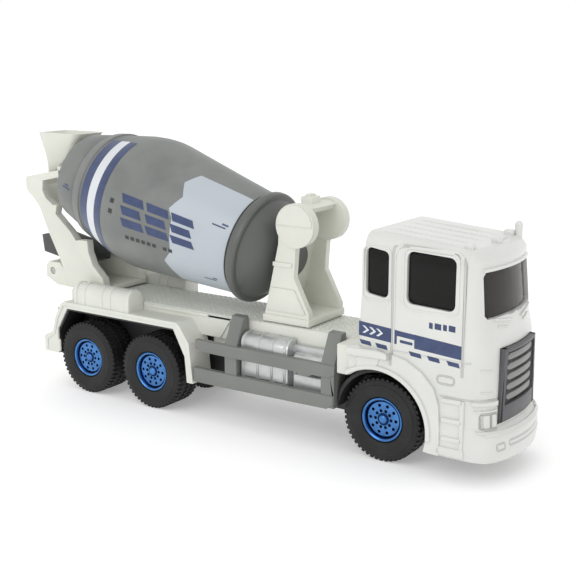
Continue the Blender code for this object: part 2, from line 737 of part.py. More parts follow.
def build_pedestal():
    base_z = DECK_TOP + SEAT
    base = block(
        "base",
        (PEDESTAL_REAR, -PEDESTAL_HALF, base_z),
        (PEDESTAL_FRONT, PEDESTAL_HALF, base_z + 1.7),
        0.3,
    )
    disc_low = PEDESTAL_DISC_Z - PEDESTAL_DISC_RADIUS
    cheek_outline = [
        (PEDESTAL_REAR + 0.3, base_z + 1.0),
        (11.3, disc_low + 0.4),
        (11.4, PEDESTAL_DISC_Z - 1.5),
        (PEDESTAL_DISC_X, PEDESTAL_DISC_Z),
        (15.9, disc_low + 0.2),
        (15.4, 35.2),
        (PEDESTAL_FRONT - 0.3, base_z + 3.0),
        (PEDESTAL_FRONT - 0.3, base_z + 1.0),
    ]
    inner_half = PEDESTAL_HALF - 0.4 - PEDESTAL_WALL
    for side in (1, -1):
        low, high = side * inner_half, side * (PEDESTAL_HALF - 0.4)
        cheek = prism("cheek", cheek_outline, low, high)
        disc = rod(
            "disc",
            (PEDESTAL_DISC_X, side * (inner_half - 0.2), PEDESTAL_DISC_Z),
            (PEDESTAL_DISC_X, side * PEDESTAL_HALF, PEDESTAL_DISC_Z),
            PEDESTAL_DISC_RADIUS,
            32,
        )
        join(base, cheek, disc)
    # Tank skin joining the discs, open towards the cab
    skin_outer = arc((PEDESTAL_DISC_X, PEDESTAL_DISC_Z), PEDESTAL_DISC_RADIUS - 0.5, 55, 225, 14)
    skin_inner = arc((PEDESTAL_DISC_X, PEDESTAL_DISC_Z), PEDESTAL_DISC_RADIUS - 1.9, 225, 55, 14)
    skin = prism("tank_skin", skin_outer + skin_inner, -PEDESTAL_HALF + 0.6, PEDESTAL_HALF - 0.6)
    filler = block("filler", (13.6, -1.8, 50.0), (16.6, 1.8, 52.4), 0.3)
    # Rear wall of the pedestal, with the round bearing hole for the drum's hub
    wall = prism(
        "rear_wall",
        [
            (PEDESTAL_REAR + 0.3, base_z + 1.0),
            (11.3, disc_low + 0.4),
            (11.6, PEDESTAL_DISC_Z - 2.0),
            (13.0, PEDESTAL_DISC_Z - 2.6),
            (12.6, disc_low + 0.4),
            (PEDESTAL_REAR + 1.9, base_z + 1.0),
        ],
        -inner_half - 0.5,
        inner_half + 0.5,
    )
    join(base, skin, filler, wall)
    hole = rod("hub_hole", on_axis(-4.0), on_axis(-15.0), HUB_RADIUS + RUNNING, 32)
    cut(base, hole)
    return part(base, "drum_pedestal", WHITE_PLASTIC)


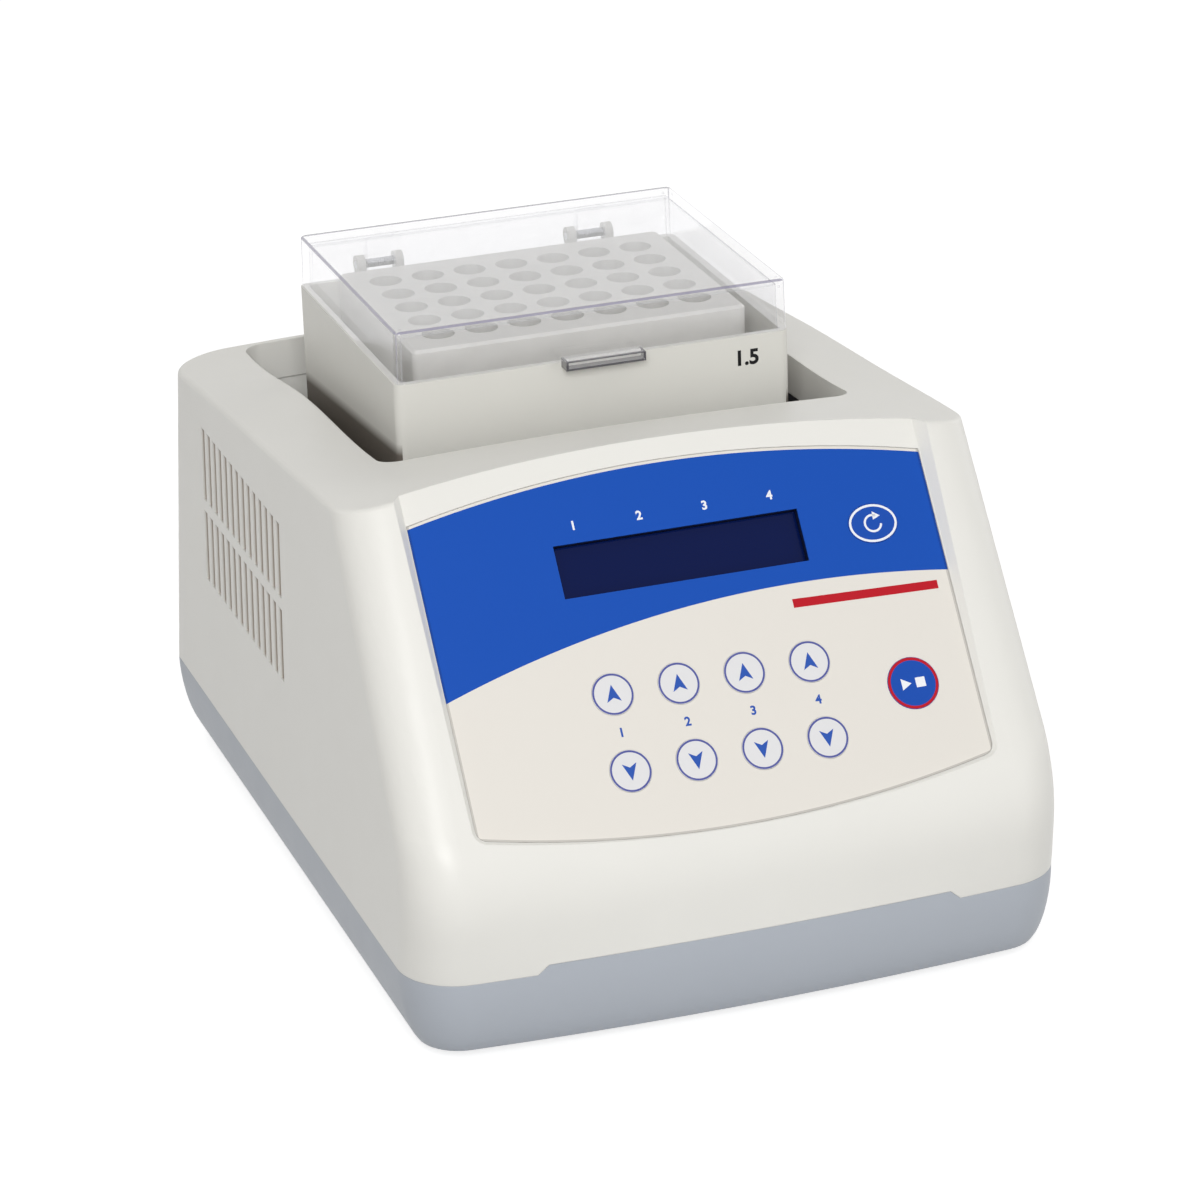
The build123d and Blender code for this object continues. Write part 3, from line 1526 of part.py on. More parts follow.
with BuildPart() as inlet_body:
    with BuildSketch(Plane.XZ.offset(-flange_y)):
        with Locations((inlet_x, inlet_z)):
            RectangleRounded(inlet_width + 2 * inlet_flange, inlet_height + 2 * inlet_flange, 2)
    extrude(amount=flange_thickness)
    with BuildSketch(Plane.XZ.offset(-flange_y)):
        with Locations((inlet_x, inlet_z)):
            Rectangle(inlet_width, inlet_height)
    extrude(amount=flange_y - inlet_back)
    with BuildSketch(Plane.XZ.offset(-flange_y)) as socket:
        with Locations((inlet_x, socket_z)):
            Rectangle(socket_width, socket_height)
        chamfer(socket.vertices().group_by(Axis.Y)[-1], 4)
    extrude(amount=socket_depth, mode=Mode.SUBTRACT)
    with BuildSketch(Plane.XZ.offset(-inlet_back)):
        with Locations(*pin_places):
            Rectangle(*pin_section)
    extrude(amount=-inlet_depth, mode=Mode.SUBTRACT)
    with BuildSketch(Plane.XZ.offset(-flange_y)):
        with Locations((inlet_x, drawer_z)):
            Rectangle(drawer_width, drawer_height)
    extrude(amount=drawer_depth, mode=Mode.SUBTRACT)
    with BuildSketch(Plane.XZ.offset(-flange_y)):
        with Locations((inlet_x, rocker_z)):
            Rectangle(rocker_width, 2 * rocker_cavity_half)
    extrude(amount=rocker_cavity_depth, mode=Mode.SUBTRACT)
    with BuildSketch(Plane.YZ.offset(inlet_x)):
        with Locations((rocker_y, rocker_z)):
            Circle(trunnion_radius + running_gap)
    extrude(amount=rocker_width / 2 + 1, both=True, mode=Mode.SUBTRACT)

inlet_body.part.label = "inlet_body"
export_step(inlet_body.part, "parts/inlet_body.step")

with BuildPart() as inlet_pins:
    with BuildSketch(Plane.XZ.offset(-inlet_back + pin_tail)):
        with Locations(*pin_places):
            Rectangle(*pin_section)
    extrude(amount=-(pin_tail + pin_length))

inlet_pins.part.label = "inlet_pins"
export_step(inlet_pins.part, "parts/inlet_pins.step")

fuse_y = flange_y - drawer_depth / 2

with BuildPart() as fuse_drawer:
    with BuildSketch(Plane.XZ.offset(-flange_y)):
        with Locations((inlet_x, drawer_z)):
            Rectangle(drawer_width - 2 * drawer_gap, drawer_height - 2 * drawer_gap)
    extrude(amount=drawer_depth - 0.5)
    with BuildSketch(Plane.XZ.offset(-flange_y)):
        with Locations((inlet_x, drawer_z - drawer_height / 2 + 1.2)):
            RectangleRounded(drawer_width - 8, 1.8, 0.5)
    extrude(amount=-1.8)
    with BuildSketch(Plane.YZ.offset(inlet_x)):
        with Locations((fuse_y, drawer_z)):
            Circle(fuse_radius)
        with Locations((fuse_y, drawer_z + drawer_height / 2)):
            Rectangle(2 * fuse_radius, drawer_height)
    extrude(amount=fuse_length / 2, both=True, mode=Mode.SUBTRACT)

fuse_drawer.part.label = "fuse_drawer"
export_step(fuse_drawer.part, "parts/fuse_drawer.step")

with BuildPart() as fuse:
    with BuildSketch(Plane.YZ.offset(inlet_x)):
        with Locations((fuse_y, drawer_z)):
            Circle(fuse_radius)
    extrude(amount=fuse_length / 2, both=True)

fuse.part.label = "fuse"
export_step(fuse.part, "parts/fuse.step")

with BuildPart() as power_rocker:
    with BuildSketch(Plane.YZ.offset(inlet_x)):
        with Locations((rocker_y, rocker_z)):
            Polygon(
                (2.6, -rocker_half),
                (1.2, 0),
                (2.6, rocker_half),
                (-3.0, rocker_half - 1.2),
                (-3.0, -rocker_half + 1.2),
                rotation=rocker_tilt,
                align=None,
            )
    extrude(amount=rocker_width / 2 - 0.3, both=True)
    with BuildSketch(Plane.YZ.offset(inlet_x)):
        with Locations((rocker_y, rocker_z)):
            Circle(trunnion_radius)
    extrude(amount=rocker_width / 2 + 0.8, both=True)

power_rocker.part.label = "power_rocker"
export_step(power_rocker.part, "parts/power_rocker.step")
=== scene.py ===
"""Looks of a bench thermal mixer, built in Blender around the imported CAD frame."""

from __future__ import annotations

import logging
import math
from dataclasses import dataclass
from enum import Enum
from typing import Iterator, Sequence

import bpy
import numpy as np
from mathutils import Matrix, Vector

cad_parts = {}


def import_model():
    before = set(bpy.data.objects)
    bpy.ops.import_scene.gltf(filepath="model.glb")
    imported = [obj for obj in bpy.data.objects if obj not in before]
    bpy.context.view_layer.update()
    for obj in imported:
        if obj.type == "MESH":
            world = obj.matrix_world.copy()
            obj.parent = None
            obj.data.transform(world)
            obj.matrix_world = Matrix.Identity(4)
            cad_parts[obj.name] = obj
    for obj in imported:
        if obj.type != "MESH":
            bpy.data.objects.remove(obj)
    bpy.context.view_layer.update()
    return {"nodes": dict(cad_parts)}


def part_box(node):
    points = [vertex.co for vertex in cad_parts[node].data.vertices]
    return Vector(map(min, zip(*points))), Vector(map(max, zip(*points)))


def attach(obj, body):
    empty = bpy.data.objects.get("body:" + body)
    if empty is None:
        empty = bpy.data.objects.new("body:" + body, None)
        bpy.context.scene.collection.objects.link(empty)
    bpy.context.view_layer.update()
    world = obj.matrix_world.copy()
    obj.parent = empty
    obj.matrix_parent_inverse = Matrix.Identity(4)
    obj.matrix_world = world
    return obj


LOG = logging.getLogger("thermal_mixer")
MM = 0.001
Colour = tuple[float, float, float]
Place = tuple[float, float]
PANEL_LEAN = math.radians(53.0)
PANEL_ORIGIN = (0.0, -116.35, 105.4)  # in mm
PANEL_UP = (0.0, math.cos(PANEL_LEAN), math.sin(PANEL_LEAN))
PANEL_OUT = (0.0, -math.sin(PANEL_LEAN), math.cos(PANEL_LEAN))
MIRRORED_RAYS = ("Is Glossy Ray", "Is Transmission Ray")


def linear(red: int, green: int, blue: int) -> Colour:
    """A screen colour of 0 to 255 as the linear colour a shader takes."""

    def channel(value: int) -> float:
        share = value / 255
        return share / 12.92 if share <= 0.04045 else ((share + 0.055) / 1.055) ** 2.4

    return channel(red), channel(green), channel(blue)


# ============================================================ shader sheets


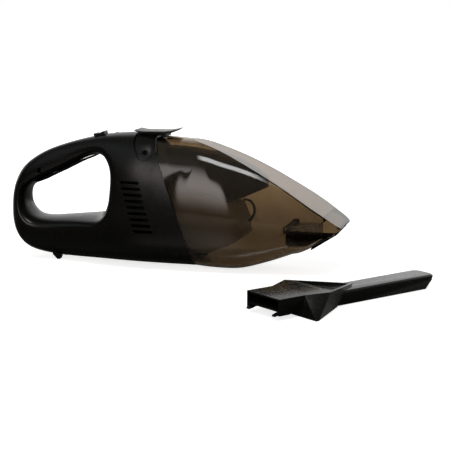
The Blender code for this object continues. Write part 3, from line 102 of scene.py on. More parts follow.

[The request]
Look through the entries above and quote exactly the lines from the line with "The build123d and" to the line with "1, both=True, mode=Mode.SUBTRACT)", counting both of those lines.

[Output of the exercise]
The build123d and Blender code for this object continues. Write part 3, from line 1526 of part.py on. More parts follow.
with BuildPart() as inlet_body:
    with BuildSketch(Plane.XZ.offset(-flange_y)):
        with Locations((inlet_x, inlet_z)):
            RectangleRounded(inlet_width + 2 * inlet_flange, inlet_height + 2 * inlet_flange, 2)
    extrude(amount=flange_thickness)
    with BuildSketch(Plane.XZ.offset(-flange_y)):
        with Locations((inlet_x, inlet_z)):
            Rectangle(inlet_width, inlet_height)
    extrude(amount=flange_y - inlet_back)
    with BuildSketch(Plane.XZ.offset(-flange_y)) as socket:
        with Locations((inlet_x, socket_z)):
            Rectangle(socket_width, socket_height)
        chamfer(socket.vertices().group_by(Axis.Y)[-1], 4)
    extrude(amount=socket_depth, mode=Mode.SUBTRACT)
    with BuildSketch(Plane.XZ.offset(-inlet_back)):
        with Locations(*pin_places):
            Rectangle(*pin_section)
    extrude(amount=-inlet_depth, mode=Mode.SUBTRACT)
    with BuildSketch(Plane.XZ.offset(-flange_y)):
        with Locations((inlet_x, drawer_z)):
            Rectangle(drawer_width, drawer_height)
    extrude(amount=drawer_depth, mode=Mode.SUBTRACT)
    with BuildSketch(Plane.XZ.offset(-flange_y)):
        with Locations((inlet_x, rocker_z)):
            Rectangle(rocker_width, 2 * rocker_cavity_half)
    extrude(amount=rocker_cavity_depth, mode=Mode.SUBTRACT)
    with BuildSketch(Plane.YZ.offset(inlet_x)):
        with Locations((rocker_y, rocker_z)):
            Circle(trunnion_radius + running_gap)
    extrude(amount=rocker_width / 2 + 1, both=True, mode=Mode.SUBTRACT)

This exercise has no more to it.